New campus resources seek to lift mental health stigma

Chance Swaim

Each morning, Caitlin Langdon felt like she was being pinned to her mattress by a lead blanket.

Langdon could get out of bed, but it took effort, and every day it became more difficult.

“That’s not how a 15-year-old should feel,” said Langdon, who is now studying psychology with a minor in art at Wichita State.

Between her freshman and sophomore year of high school, seven people close to Langdon died. She said after a while she started to harden, and stopped feeling or reacting to her friends’ deaths.

She said her increasing sadness developed into full-blown depression that year after asking a boy on a date who said he would never date anyone “like her.”

“I opened up my pill cabinet, and I was looking at it,” she said. “I stared at it for an hour. I was debating whether I wanted to take a handful of pills and kill myself.”

Langdon knew she needed help, but she couldn’t make herself ask for it.

“One of the primary symptoms of depression is apathy,” said Mark Green, a psychologist and prevention specialist for Wichita State’s Counseling and Testing Center. “And that makes seeking help tremendously difficult.”

Green leads monthly mental health first aid workshops at WSU to help people recognize and respond to mental health challenges.

“In concept, it’s very similar to physical first aid training,” Green said. “We’re not training anybody to be therapists, but we are training people to recognize some warning signs and how to talk to somebody and help keep them safe and steer them toward professional help.”

Langdon said her mother noticed the warning signs and took her to a therapist. She was diagnosed with mental depressive disorder.

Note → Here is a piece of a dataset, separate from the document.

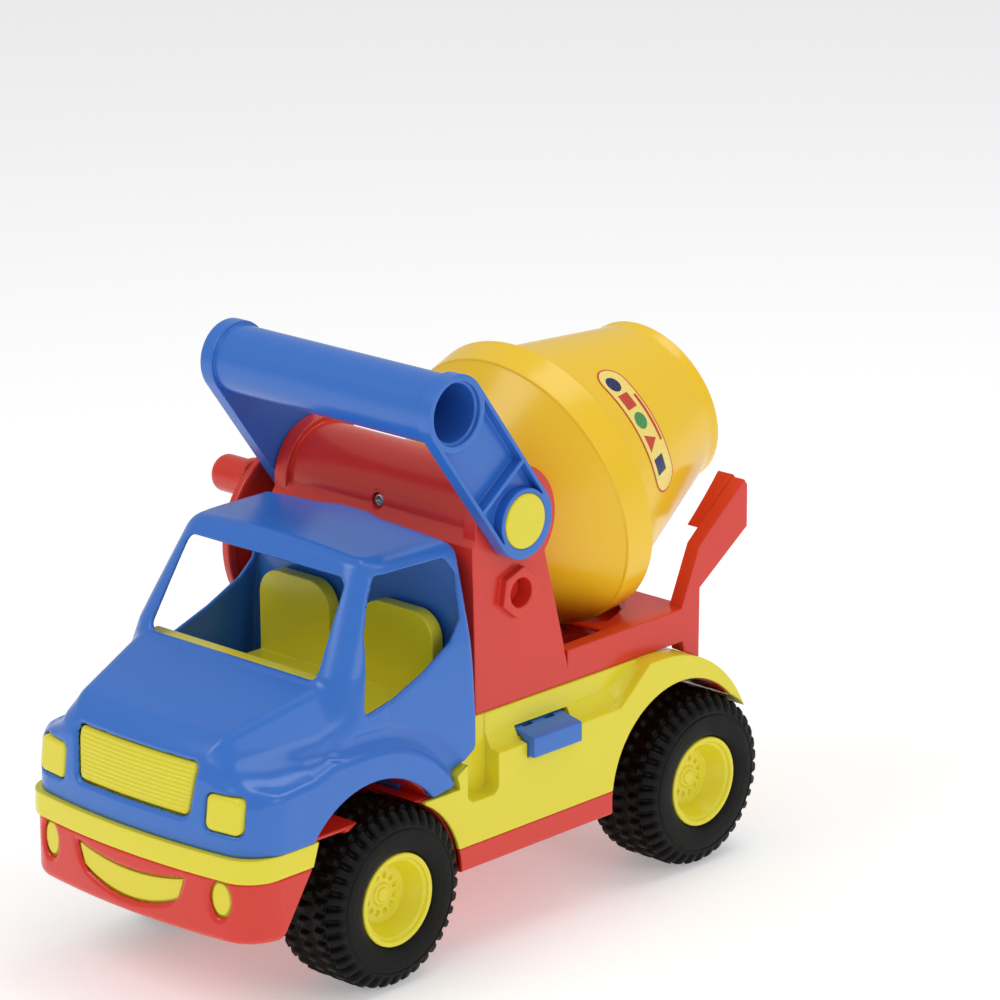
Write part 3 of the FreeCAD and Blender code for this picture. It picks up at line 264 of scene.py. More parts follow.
def tyre_plastic(name, colour):
    """Dark soft plastic with a dull dusty bloom."""
    material, tree, shader = new_material(name)
    bloom = add_noise(tree, 60.0, 5.0)
    grain = add_noise(tree, 1600.0, 3.0)
    link_tint(tree, shader, bloom, colour, 0.3)
    link_range(tree, bloom, 0.38, 0.55, shader.inputs["Roughness"])
    link_bump(tree, shader, grain, 0.25, 0.0001)
    shader.inputs["Specular IOR Level"].default_value = 0.15
    return material


def zinc_steel(name, colour):
    """Zinc-plated steel with fine scratches."""
    material, tree, shader = new_material(name)
    film = add_noise(tree, 300.0, 4.0)
    link_tint(tree, shader, film, colour, 0.12)
    link_range(tree, film, 0.25, 0.42, shader.inputs["Roughness"])
    link_bump(tree, shader, film, 0.1, 0.0001)
    shader.inputs["Metallic"].default_value = 1.0
    return material


def printed_film(name, colour):
    """Thin printed film with a satin coat."""
    material, tree, shader = new_material(name)
    ink = add_noise(tree, 900.0, 3.0)
    link_tint(tree, shader, ink, colour, 0.06)
    link_range(tree, ink, 0.22, 0.32, shader.inputs["Roughness"])
    link_bump(tree, shader, ink, 0.04, 0.00005)
    return material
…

If it weren’t for her mother’s intervention and her strong connection with her therapist and loyal friends, Langdon said she wouldn’t be here today.

“That’s one of the tricky things about doing prevention work,” Green said. “There’s no way to measure what would have happened had there not been an intervention.

“I think there is still some stigma about seeking help. People think it means you’re crazy if you go to a therapist — that it’s a sign of weakness or a sign that you’re broken somehow.

“But that’s not the case,” Green said. “It’s just part of the human experience. It’s like a cold.”

Not only are mental health challenges normal, Green said, but treatment is helpful. One of the goals of his training sessions is raising awareness that mental health challenges are normal.

According to statistics from the National Institute of Mental Health, nearly one in five adults in America experience mental illness in any given year, and only 41 percent of people with mental illness use mental health services. The average time that passes before a person seeks help after realizing they have a mental illness is 10 years.

Langdon said the key to identifying mental illness early is to talk about your feelings with other people.

“It could be my neighbor,” Langdon said. “It could be my best friend that doesn’t talk about it. People just don’t talk about it — that’s the problem. There are so many people who have this issue that don’t talk about it.”

“If people know it’s going on — how you’re feeling — it’s not going to be such a big issue,” she said. “Tell a teacher, tell a parent, tell a friend, tell a counselor, tell someone.”

Green said he hopes the mental health workshop and the website will help erase some of the stigma surrounding mental health challenges.

“You wouldn’t be embarrassed to go see the doctor if you had the flu to make sure its not something more serious,” Green said. “That’s all we’re asking people to do if they are having some trouble — to see if it is more serious or if it’s OK.”